» **Exercise details**
The required output consists solely of the lines from the one containing "outer_casing();" down to the one containing "record = json.load(file)", both included, each quoted exactly.

» **Provided information**
»»
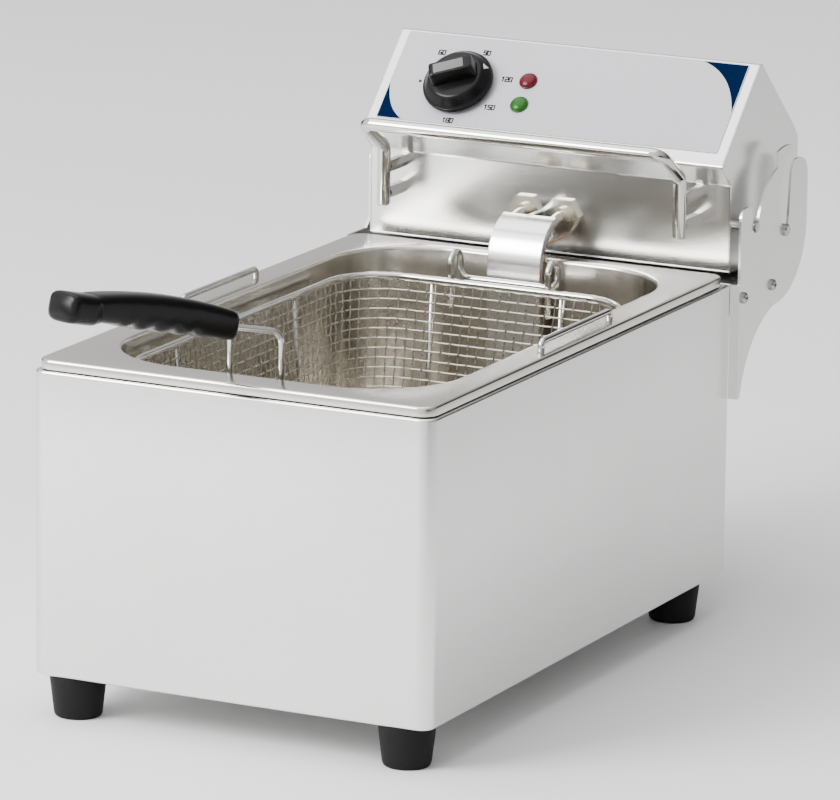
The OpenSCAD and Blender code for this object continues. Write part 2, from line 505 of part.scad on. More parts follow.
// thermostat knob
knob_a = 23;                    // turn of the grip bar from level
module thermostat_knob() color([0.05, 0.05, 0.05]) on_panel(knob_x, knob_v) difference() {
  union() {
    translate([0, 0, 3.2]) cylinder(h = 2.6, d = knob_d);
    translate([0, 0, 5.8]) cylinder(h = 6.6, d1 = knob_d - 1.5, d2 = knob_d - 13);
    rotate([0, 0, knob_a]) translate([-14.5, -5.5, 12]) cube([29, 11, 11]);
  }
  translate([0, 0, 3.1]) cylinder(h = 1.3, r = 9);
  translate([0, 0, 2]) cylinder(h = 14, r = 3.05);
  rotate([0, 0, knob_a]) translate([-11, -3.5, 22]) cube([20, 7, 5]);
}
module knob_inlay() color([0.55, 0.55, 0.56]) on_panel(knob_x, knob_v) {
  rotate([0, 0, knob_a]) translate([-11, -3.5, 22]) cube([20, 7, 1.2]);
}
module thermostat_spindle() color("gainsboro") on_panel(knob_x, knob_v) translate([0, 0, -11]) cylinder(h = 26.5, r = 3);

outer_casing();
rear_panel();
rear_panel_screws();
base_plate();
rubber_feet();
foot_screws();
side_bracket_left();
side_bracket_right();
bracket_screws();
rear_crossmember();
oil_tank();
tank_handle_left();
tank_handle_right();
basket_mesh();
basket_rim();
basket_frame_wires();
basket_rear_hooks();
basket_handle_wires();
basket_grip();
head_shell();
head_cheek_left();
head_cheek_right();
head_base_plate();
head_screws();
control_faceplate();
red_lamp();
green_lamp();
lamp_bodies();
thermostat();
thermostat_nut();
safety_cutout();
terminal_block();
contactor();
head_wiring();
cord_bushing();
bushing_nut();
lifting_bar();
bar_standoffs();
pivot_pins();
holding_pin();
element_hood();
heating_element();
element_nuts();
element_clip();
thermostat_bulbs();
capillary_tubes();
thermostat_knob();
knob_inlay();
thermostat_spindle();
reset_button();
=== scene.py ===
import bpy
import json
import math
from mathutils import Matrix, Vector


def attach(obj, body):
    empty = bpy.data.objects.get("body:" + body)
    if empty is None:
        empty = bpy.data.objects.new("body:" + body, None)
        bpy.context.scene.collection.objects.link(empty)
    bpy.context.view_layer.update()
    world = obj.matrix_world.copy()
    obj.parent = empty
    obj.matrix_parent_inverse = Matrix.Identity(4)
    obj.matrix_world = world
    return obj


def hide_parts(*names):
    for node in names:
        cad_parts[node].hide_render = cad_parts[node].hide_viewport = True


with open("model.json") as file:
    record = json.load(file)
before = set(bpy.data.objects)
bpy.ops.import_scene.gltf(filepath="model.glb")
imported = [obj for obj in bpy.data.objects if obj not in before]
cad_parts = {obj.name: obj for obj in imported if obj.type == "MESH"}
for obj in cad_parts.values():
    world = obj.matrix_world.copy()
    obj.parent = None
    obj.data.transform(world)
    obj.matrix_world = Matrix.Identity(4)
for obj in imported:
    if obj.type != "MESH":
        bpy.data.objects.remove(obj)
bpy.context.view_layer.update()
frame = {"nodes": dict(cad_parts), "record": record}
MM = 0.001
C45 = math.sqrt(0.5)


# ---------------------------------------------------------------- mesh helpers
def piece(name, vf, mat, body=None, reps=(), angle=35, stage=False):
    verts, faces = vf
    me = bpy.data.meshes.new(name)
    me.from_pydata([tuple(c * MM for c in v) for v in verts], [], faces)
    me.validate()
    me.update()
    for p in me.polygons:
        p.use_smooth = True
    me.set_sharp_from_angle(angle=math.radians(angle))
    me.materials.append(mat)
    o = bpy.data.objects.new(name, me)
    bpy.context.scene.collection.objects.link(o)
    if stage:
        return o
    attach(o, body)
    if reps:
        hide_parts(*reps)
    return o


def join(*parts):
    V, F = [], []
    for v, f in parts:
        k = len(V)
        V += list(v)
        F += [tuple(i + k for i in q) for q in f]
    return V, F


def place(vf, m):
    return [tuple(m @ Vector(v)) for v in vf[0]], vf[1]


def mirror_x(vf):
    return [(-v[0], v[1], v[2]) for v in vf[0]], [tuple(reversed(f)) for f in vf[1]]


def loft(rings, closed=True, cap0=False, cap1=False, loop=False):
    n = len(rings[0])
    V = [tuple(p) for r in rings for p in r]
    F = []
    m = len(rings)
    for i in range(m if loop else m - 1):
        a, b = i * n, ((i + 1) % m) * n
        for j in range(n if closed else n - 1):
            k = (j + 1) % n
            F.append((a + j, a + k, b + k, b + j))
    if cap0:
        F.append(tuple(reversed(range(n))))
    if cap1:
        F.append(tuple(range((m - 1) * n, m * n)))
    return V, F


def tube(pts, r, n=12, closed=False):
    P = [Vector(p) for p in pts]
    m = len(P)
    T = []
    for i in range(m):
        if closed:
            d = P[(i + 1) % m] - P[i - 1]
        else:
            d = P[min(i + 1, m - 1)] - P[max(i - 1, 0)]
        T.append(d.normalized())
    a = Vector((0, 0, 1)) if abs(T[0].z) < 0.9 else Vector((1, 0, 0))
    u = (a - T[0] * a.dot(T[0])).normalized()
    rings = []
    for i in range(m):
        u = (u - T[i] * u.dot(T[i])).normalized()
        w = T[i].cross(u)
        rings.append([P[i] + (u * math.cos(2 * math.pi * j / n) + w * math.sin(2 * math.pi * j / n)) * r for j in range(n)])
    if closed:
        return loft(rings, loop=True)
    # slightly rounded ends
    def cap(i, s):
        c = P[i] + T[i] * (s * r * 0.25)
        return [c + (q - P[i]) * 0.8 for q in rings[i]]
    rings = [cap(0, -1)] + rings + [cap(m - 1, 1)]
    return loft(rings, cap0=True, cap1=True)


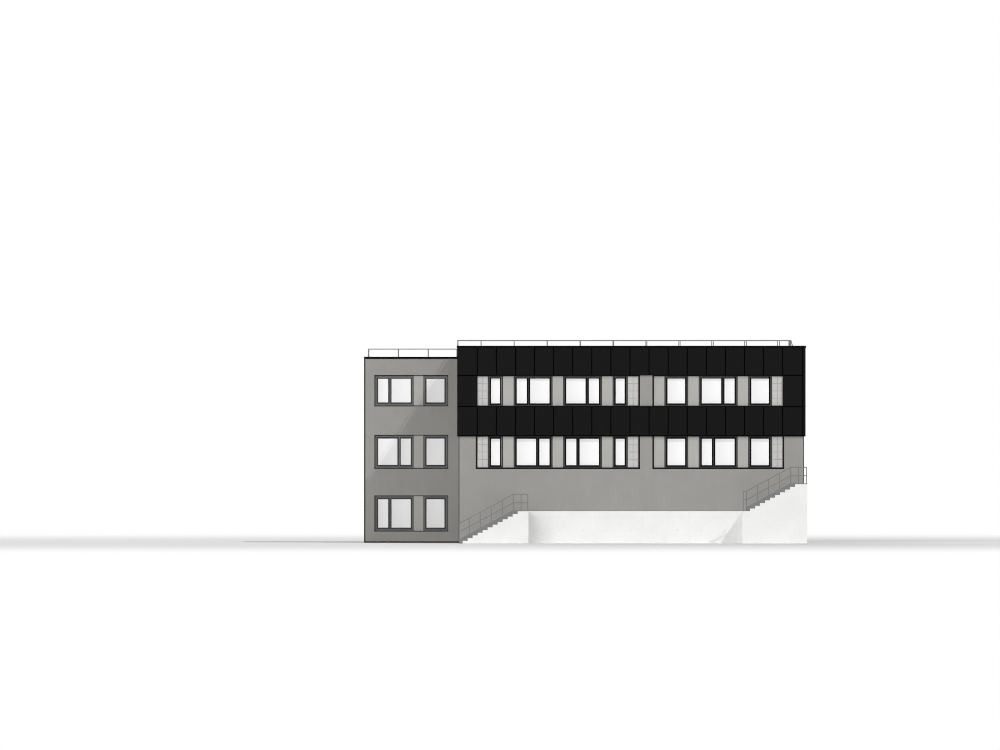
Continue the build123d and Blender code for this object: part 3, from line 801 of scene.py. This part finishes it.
««
» **Full response**
outer_casing();
rear_panel();
rear_panel_screws();
base_plate();
rubber_feet();
foot_screws();
side_bracket_left();
side_bracket_right();
bracket_screws();
rear_crossmember();
oil_tank();
tank_handle_left();
tank_handle_right();
basket_mesh();
basket_rim();
basket_frame_wires();
basket_rear_hooks();
basket_handle_wires();
basket_grip();
head_shell();
head_cheek_left();
head_cheek_right();
head_base_plate();
head_screws();
control_faceplate();
red_lamp();
green_lamp();
lamp_bodies();
thermostat();
thermostat_nut();
safety_cutout();
terminal_block();
contactor();
head_wiring();
cord_bushing();
bushing_nut();
lifting_bar();
bar_standoffs();
pivot_pins();
holding_pin();
element_hood();
heating_element();
element_nuts();
element_clip();
thermostat_bulbs();
capillary_tubes();
thermostat_knob();
knob_inlay();
thermostat_spindle();
reset_button();
=== scene.py ===
import bpy
import json
import math
from mathutils import Matrix, Vector


def attach(obj, body):
    empty = bpy.data.objects.get("body:" + body)
    if empty is None:
        empty = bpy.data.objects.new("body:" + body, None)
        bpy.context.scene.collection.objects.link(empty)
    bpy.context.view_layer.update()
    world = obj.matrix_world.copy()
    obj.parent = empty
    obj.matrix_parent_inverse = Matrix.Identity(4)
    obj.matrix_world = world
    return obj


def hide_parts(*names):
    for node in names:
        cad_parts[node].hide_render = cad_parts[node].hide_viewport = True


with open("model.json") as file:
    record = json.load(file)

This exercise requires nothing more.